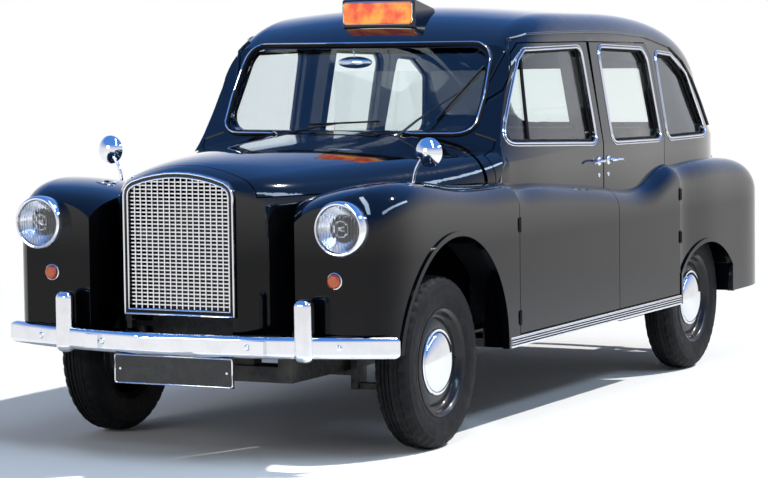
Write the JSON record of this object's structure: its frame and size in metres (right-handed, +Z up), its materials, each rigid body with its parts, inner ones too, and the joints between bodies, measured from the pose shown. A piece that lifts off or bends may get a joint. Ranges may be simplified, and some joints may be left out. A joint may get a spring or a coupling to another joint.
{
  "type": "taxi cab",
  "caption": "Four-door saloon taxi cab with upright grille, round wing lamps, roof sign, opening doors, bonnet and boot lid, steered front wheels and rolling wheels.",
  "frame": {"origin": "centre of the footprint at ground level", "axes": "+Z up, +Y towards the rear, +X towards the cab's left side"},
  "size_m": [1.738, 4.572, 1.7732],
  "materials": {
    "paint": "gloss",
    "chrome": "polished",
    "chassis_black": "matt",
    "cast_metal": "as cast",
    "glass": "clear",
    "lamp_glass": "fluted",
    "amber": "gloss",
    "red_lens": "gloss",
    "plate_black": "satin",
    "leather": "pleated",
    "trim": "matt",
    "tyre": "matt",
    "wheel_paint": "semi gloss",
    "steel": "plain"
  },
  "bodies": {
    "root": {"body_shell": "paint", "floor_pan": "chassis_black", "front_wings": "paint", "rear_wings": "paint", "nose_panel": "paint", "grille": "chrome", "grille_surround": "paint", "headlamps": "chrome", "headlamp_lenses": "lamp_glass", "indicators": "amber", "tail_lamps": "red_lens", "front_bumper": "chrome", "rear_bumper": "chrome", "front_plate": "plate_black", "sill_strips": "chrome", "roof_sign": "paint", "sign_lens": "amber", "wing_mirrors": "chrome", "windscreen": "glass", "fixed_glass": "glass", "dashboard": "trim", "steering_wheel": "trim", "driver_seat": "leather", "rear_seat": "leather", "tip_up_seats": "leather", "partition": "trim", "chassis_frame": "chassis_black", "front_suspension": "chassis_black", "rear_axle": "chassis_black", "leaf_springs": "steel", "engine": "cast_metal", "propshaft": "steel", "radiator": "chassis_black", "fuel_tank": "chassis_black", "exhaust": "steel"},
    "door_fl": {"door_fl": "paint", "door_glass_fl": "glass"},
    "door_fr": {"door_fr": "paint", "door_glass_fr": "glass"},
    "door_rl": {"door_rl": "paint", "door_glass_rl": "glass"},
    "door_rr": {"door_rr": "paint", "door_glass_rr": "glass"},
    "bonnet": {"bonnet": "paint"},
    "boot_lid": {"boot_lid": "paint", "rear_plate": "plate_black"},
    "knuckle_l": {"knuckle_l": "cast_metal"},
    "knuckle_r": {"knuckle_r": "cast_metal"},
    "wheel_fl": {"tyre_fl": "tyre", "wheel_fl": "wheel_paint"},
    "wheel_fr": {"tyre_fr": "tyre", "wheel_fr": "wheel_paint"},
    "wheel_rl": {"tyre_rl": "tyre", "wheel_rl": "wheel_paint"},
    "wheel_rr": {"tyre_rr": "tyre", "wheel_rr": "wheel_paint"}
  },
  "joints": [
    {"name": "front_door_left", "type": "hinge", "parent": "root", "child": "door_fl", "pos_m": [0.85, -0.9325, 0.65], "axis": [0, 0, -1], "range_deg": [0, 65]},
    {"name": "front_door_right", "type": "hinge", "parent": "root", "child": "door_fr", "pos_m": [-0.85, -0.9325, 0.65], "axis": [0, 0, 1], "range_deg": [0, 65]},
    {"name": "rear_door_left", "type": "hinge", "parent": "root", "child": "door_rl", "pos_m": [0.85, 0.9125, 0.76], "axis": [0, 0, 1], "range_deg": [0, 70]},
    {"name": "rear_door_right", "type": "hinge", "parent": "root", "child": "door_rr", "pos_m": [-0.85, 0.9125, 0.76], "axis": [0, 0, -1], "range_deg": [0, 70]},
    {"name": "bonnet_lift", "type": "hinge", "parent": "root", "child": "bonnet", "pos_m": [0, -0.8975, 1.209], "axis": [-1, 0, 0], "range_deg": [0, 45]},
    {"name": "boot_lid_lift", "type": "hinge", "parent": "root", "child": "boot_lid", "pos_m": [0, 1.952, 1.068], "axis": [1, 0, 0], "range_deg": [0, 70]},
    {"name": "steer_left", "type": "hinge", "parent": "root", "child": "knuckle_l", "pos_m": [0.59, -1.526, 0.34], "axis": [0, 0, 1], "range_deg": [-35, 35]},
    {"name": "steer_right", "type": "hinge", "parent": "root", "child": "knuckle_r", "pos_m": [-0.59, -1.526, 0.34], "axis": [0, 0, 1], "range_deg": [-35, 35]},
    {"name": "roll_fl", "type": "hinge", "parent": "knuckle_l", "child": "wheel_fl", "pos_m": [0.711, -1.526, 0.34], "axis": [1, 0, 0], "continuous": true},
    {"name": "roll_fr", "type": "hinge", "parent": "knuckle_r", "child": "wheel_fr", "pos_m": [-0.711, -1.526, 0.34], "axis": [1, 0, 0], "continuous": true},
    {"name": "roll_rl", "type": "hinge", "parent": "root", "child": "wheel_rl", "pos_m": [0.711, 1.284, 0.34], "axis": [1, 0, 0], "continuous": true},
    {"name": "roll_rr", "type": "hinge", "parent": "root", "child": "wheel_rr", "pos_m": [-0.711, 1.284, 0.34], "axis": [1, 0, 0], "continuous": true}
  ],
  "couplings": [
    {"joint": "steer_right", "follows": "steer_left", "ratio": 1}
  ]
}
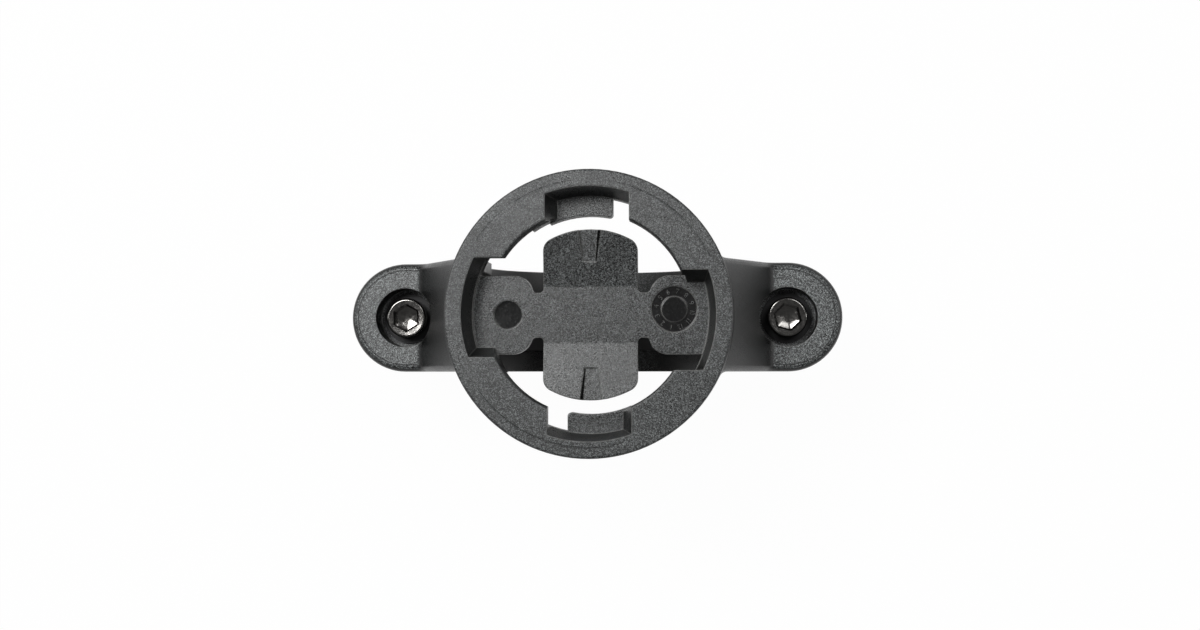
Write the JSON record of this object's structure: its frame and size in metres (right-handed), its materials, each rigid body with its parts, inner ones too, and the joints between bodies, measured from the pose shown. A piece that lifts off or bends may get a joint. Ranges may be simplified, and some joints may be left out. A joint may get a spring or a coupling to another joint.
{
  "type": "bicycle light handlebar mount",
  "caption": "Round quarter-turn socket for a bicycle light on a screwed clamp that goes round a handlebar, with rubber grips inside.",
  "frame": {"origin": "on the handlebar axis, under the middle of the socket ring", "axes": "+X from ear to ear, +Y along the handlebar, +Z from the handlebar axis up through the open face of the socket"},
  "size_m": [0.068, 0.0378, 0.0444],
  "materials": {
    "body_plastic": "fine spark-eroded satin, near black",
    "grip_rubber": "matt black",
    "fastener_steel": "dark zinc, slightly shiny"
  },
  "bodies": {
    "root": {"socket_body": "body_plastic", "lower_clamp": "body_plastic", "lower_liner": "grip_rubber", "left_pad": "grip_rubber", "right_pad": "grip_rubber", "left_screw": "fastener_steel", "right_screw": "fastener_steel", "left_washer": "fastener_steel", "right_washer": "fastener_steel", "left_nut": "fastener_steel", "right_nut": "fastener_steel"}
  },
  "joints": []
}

**********

Exercise prompt
Copy out every line of the material above that mentions the word "metres".

Expected answer
Write the JSON record of this object's structure: its frame and size in metres (right-handed, +Z up), its materials, each rigid body with its parts, inner ones too, and the joints between bodies, measured from the pose shown. A piece that lifts off or bends may get a joint. Ranges may be simplified, and some joints may be left out. A joint may get a spring or a coupling to another joint.
Write the JSON record of this object's structure: its frame and size in metres (right-handed), its materials, each rigid body with its parts, inner ones too, and the joints between bodies, measured from the pose shown. A piece that lifts off or bends may get a joint. Ranges may be simplified, and some joints may be left out. A joint may get a spring or a coupling to another joint.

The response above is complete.